[Stored items from a collection]
-*-

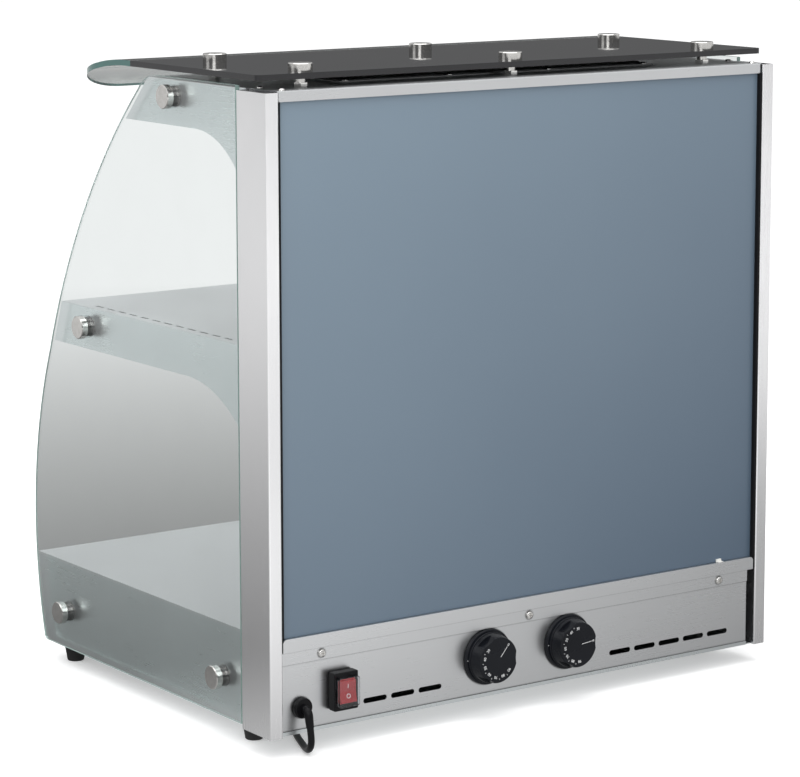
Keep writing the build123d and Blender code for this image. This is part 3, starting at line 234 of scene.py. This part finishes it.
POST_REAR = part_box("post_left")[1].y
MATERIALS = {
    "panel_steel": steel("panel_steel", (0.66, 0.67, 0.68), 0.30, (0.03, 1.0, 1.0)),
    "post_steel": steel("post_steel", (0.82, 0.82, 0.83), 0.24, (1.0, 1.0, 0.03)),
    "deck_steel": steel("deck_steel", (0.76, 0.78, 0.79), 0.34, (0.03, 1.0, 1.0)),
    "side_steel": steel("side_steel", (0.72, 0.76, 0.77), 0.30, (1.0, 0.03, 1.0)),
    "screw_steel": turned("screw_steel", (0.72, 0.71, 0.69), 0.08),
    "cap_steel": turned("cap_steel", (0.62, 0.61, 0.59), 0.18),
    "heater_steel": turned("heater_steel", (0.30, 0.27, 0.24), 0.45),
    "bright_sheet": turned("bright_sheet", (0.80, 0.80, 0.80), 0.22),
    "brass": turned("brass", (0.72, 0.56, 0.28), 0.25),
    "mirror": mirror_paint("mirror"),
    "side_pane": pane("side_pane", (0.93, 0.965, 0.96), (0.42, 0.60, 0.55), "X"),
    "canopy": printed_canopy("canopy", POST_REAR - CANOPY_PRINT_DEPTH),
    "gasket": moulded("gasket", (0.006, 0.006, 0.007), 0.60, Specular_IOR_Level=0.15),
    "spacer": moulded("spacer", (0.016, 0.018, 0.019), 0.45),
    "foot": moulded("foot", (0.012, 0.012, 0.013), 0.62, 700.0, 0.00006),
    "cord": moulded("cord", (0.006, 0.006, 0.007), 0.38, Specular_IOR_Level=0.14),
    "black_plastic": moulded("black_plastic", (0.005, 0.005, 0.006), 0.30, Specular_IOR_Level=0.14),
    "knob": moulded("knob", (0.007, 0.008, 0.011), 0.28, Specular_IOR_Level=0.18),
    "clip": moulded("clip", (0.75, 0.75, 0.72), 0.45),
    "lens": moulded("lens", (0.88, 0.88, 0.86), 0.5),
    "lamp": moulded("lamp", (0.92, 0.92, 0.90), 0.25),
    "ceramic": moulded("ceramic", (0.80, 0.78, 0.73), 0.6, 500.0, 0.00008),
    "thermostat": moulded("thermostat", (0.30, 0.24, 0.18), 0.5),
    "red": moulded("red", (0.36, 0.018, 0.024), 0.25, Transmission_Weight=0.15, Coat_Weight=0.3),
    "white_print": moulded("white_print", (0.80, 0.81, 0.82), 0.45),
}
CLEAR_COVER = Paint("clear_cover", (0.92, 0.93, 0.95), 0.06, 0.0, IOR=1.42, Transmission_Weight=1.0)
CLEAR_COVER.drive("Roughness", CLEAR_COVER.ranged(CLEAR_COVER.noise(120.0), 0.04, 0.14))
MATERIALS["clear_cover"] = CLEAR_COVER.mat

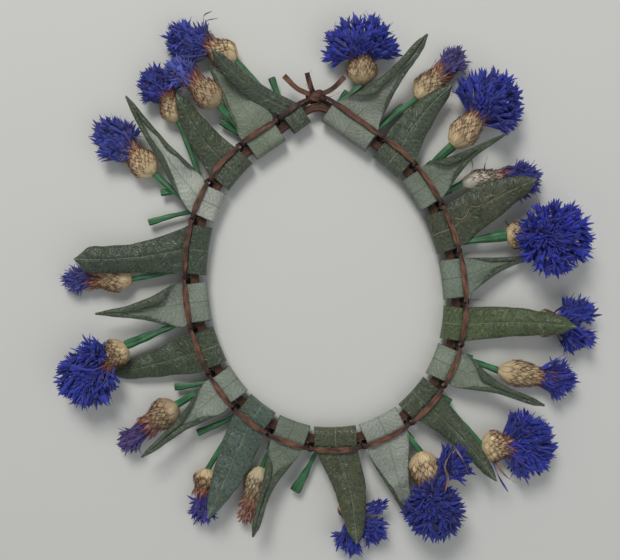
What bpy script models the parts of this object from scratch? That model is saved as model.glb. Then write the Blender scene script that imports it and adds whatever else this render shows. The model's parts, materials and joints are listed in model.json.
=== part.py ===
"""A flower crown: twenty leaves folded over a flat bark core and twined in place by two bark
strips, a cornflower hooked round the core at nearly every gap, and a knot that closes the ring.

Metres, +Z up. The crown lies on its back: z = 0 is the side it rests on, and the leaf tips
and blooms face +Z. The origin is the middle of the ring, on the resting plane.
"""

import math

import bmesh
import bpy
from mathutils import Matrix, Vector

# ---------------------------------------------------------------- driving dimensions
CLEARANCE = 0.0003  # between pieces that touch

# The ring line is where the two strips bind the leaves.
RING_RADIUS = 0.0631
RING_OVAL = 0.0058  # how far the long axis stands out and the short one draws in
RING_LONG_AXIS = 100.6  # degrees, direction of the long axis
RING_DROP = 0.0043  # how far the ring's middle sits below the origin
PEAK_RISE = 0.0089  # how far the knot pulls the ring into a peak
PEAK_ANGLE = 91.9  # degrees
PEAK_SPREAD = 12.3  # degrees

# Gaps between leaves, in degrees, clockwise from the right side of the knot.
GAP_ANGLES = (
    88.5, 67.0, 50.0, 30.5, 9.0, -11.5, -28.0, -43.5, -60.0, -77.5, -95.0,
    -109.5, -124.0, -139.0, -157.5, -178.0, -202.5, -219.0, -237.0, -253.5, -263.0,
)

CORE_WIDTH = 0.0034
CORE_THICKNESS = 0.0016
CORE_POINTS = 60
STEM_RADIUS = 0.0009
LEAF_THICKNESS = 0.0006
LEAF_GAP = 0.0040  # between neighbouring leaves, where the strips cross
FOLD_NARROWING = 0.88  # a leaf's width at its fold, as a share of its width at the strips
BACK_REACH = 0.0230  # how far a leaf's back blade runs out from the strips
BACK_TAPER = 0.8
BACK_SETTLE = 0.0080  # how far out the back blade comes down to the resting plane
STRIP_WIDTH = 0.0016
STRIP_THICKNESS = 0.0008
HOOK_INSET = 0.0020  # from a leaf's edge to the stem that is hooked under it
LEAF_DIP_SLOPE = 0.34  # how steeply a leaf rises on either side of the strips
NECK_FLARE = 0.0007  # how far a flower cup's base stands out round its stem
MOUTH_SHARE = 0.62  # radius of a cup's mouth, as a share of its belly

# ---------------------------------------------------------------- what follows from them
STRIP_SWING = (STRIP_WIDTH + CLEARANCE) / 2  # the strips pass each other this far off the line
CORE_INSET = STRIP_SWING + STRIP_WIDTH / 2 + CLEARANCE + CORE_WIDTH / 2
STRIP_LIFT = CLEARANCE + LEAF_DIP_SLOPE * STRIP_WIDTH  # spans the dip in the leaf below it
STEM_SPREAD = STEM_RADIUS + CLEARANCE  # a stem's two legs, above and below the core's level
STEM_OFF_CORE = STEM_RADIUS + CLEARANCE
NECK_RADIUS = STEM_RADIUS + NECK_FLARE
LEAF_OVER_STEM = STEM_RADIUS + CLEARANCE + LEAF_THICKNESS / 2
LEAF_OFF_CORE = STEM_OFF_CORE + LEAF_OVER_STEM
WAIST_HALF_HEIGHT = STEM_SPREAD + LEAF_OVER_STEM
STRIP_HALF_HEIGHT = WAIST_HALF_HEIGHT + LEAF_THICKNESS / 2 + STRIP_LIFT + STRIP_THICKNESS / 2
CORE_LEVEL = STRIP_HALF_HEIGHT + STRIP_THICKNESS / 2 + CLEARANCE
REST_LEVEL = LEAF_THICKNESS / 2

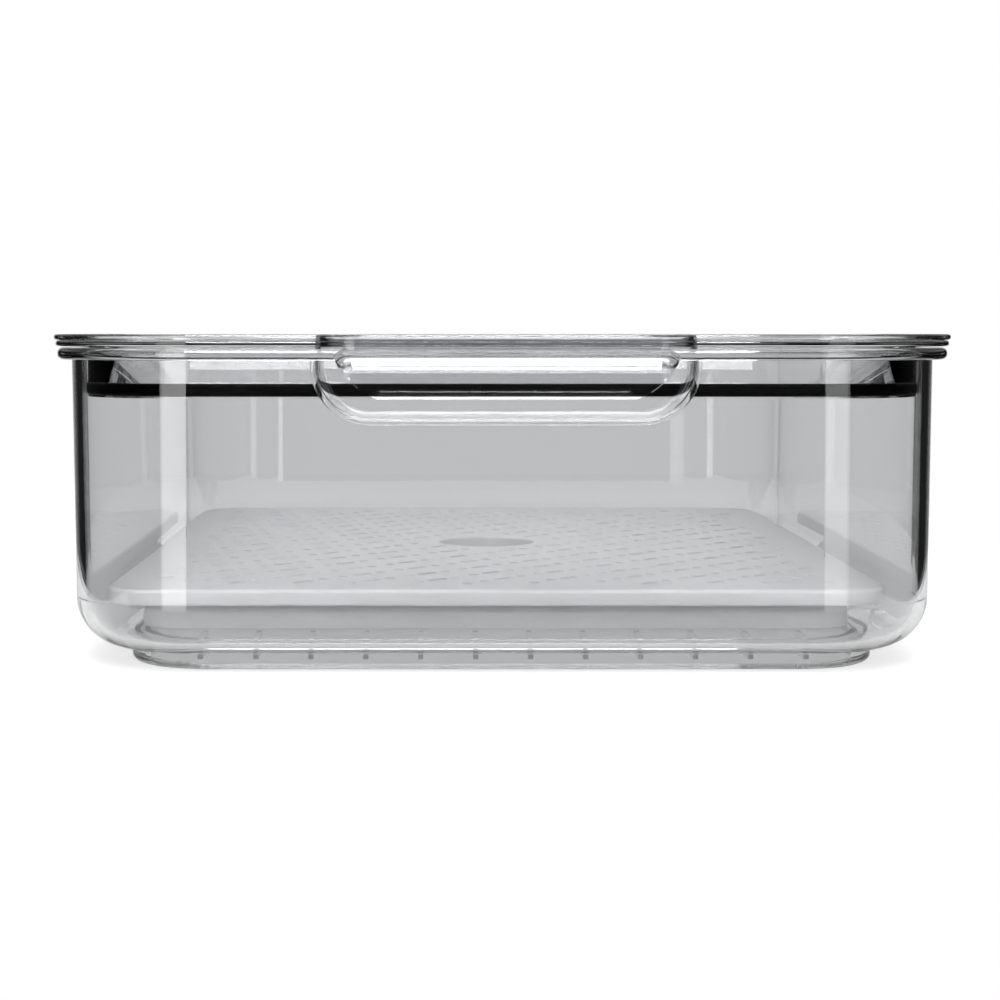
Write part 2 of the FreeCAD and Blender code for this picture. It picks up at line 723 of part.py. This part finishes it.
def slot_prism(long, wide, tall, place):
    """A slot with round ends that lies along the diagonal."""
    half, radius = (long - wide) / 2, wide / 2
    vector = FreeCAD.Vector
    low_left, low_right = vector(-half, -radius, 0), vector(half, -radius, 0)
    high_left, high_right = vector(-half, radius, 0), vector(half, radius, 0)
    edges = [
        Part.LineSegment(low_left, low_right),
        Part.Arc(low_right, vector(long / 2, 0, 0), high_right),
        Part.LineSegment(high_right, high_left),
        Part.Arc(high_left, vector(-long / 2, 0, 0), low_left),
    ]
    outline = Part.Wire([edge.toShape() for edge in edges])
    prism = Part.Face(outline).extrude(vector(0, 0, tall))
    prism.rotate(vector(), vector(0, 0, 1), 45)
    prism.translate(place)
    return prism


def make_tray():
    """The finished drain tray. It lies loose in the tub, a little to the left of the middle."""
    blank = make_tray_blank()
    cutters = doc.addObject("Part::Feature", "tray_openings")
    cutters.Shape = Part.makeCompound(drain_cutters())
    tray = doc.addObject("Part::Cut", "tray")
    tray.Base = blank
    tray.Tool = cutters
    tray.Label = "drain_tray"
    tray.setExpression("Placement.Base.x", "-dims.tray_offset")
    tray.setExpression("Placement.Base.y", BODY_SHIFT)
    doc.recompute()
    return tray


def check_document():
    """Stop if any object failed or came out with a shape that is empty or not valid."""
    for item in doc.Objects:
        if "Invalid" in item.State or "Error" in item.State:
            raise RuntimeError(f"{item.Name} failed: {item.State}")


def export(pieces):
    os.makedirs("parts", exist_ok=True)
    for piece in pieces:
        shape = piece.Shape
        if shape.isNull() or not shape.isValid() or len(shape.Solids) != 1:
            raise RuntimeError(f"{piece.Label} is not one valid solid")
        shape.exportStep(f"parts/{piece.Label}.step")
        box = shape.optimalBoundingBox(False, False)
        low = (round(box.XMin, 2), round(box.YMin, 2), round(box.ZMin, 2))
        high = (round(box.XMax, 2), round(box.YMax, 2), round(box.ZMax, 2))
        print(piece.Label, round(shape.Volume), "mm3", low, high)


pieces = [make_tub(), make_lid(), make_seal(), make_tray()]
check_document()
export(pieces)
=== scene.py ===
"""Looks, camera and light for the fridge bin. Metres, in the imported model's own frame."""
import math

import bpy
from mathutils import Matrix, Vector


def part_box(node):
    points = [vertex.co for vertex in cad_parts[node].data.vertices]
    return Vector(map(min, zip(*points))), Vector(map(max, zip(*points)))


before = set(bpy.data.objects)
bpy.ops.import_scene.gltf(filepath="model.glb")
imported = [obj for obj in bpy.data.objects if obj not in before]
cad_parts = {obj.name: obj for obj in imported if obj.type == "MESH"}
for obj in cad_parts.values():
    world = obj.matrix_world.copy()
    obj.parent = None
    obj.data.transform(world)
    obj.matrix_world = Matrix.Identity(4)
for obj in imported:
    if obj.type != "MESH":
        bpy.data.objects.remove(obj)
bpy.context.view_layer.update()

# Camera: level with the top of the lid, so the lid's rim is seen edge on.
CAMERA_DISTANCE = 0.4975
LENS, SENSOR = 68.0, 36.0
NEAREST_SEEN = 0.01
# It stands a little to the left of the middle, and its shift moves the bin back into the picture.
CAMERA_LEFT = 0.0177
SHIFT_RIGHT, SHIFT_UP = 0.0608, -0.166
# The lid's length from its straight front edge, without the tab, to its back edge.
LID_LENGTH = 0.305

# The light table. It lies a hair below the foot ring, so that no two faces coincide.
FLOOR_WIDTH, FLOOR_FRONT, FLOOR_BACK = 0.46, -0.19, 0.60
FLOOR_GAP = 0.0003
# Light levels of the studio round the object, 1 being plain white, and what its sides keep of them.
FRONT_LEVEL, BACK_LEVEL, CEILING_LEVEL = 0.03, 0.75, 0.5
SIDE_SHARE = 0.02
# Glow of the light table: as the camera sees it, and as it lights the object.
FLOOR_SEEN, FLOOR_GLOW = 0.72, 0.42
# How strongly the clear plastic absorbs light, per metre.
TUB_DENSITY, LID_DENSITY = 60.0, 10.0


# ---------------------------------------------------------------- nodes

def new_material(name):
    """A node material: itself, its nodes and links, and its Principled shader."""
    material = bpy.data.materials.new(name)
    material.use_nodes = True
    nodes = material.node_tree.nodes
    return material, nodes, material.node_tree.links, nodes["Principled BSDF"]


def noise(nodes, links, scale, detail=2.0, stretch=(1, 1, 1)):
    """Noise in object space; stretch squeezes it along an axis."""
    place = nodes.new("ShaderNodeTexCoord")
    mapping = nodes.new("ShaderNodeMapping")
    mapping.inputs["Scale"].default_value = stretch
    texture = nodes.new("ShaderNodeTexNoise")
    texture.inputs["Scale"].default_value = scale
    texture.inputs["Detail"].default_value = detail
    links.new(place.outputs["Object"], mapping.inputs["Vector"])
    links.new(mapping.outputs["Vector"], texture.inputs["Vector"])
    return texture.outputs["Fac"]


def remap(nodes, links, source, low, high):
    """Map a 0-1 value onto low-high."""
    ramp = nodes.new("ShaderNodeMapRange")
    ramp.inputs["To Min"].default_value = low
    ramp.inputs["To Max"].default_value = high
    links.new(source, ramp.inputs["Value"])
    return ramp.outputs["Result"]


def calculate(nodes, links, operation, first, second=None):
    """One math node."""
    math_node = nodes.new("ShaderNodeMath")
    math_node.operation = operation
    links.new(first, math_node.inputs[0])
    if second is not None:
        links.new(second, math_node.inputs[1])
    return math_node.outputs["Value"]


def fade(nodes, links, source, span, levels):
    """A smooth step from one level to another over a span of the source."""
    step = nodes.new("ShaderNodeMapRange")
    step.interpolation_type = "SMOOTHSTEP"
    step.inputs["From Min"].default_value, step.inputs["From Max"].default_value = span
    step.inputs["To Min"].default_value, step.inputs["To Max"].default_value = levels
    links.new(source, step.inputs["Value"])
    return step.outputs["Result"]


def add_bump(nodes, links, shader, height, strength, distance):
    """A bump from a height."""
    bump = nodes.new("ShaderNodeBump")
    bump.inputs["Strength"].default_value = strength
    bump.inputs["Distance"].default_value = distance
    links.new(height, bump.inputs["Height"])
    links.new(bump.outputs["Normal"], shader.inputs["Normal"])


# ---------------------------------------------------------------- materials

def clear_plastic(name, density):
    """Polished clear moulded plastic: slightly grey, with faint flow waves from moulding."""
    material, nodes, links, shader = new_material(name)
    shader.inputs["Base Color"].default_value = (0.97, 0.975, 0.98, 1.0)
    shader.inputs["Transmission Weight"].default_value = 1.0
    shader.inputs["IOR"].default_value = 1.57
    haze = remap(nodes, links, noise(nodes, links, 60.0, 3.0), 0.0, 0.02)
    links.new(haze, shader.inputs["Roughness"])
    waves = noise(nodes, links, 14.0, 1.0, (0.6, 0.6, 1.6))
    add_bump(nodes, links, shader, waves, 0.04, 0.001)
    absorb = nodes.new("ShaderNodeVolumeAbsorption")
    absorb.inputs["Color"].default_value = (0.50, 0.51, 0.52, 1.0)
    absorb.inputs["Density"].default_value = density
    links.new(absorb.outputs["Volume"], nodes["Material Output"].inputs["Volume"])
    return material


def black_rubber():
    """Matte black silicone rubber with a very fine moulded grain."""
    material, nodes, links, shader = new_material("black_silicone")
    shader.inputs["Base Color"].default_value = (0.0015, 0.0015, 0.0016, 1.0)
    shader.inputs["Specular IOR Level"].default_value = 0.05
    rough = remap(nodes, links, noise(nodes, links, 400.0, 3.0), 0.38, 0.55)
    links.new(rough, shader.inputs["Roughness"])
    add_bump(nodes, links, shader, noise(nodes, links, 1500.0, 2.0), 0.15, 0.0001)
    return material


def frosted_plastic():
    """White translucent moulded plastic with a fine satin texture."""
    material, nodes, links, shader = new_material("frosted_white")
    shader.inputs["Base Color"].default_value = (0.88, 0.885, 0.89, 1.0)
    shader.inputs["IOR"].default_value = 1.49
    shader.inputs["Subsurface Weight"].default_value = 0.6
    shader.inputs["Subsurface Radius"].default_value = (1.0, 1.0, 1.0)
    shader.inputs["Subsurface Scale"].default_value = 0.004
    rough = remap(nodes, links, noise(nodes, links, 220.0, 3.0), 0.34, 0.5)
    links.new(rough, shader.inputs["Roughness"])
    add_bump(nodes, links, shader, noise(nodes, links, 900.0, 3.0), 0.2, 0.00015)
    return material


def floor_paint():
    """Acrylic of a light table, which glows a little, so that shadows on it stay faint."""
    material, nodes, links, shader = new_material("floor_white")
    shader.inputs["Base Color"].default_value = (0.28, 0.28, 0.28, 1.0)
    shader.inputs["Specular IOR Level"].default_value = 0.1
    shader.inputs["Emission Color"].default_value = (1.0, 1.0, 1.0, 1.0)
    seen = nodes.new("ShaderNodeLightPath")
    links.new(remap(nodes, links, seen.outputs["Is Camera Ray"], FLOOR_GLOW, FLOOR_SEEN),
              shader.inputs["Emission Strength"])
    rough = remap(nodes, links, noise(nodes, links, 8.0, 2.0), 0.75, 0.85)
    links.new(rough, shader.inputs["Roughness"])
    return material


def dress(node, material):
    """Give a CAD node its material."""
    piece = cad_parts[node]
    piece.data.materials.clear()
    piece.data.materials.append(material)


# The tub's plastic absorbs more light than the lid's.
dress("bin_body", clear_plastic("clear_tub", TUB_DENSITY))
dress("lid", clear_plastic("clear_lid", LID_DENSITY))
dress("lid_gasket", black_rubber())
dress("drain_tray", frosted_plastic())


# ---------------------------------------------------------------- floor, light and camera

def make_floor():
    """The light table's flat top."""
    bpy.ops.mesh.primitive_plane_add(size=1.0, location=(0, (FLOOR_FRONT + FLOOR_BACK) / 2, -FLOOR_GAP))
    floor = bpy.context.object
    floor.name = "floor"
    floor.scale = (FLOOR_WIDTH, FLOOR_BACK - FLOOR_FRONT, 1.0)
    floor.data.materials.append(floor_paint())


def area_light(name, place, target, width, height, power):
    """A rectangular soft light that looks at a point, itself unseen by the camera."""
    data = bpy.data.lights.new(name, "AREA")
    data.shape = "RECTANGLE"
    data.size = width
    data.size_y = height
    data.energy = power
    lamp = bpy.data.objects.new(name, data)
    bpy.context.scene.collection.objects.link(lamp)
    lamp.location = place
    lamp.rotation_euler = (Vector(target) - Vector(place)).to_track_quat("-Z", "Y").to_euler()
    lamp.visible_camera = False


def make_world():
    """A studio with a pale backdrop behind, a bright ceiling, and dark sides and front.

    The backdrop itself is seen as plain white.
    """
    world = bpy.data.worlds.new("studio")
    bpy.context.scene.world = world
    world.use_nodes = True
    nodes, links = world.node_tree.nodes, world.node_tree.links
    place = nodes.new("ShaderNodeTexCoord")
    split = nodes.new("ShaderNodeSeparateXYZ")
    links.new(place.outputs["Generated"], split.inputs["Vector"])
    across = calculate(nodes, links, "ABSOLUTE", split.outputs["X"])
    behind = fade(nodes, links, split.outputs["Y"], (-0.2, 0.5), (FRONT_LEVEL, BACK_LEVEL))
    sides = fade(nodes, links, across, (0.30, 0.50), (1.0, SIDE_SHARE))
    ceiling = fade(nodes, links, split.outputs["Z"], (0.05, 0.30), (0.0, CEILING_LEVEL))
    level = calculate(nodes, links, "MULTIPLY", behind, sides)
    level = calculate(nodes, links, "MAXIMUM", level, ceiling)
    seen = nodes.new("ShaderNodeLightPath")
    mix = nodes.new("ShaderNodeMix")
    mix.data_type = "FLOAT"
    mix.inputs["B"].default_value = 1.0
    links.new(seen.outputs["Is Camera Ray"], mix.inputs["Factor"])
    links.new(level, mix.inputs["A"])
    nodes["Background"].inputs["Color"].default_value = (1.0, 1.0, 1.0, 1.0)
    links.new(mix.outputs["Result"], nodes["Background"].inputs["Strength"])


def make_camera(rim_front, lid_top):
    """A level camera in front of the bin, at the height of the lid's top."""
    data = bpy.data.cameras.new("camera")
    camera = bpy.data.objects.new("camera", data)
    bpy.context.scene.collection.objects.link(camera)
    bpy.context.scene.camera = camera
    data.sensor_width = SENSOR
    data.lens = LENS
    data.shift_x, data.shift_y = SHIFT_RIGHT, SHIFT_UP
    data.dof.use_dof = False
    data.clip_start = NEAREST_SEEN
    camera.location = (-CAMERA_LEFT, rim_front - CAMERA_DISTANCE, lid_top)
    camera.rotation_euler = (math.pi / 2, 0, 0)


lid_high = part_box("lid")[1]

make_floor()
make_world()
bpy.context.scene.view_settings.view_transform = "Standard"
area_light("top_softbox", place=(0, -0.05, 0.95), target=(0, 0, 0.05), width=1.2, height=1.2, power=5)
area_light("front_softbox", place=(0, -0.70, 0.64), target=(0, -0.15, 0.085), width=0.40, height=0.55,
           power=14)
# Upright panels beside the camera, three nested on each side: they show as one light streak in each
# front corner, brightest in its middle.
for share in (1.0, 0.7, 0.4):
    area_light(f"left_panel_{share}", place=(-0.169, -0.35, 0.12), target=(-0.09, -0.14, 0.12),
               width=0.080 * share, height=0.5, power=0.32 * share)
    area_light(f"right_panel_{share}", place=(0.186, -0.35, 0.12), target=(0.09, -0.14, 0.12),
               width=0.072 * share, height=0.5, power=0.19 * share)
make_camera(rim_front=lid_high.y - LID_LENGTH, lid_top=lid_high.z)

-*-

» **TASK**:
Retype exactly the lines above, from the one with "2), round(box.ZMax, 2))" through the one with "LID_LENGTH = 0.305", inclusive.

» **RESPONSE TO THE EXERCISE**:
        high = (round(box.XMax, 2), round(box.YMax, 2), round(box.ZMax, 2))
        print(piece.Label, round(shape.Volume), "mm3", low, high)


pieces = [make_tub(), make_lid(), make_seal(), make_tray()]
check_document()
export(pieces)
=== scene.py ===
"""Looks, camera and light for the fridge bin. Metres, in the imported model's own frame."""
import math

import bpy
from mathutils import Matrix, Vector


def part_box(node):
    points = [vertex.co for vertex in cad_parts[node].data.vertices]
    return Vector(map(min, zip(*points))), Vector(map(max, zip(*points)))


before = set(bpy.data.objects)
bpy.ops.import_scene.gltf(filepath="model.glb")
imported = [obj for obj in bpy.data.objects if obj not in before]
cad_parts = {obj.name: obj for obj in imported if obj.type == "MESH"}
for obj in cad_parts.values():
    world = obj.matrix_world.copy()
    obj.parent = None
    obj.data.transform(world)
    obj.matrix_world = Matrix.Identity(4)
for obj in imported:
    if obj.type != "MESH":
        bpy.data.objects.remove(obj)
bpy.context.view_layer.update()

# Camera: level with the top of the lid, so the lid's rim is seen edge on.
CAMERA_DISTANCE = 0.4975
LENS, SENSOR = 68.0, 36.0
NEAREST_SEEN = 0.01
# It stands a little to the left of the middle, and its shift moves the bin back into the picture.
CAMERA_LEFT = 0.0177
SHIFT_RIGHT, SHIFT_UP = 0.0608, -0.166
# The lid's length from its straight front edge, without the tab, to its back edge.
LID_LENGTH = 0.305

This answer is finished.